Pocono Downs (I'm not calling it The Downs at Mohegan Sun Pocono) kicked off their 2015 season the other day, with nice little tweak to their wagering menu.

      The Pennsylvania harness oval has increased the takeout on their Pick 3 wager from 15% to 25%. Harness Racing America has a nice little article showing how that affects the payouts.

      Pocono is a track known for loving their horseplayers, what with their 30% takeout on triactors and superfectas, and this is just another addition to their genius.

     Now, I'm not 100% sure why Pocono did this; there was no press release announcing the change and their casino is successful enough that they don't have issues with purse money, but let's assume they think it's going to increase their revenue.

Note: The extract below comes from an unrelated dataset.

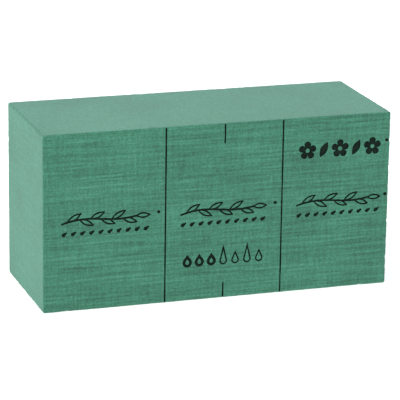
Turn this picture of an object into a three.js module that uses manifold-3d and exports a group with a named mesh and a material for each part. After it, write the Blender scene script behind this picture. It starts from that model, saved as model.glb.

     The horse racing industry loves this idea. Raising prices will raise revenue. It seems like a simple enough idea. California did it a few years back (and tried it again on a smaller scale with Daily Doubles last year), Churchill tried it last year, now we've got Pocono. This is a racing industry power play.

   

       Albert Einstein defined insanity as "doing the same thing over and over again and expecting different results." This definition fits the racing industry to a tee. Tracks repeatedly raise takeout expecting revenues to increase. Revenues decline, the industry can't figure out why, and they raise takeout again.

      I'm no doctor, but it is my opinion that the horse racing industry may very well be insane.

1 comment:

  1. Bet exchanges instead of the tote... limited in types of bets (W & P) but the take isn't insane.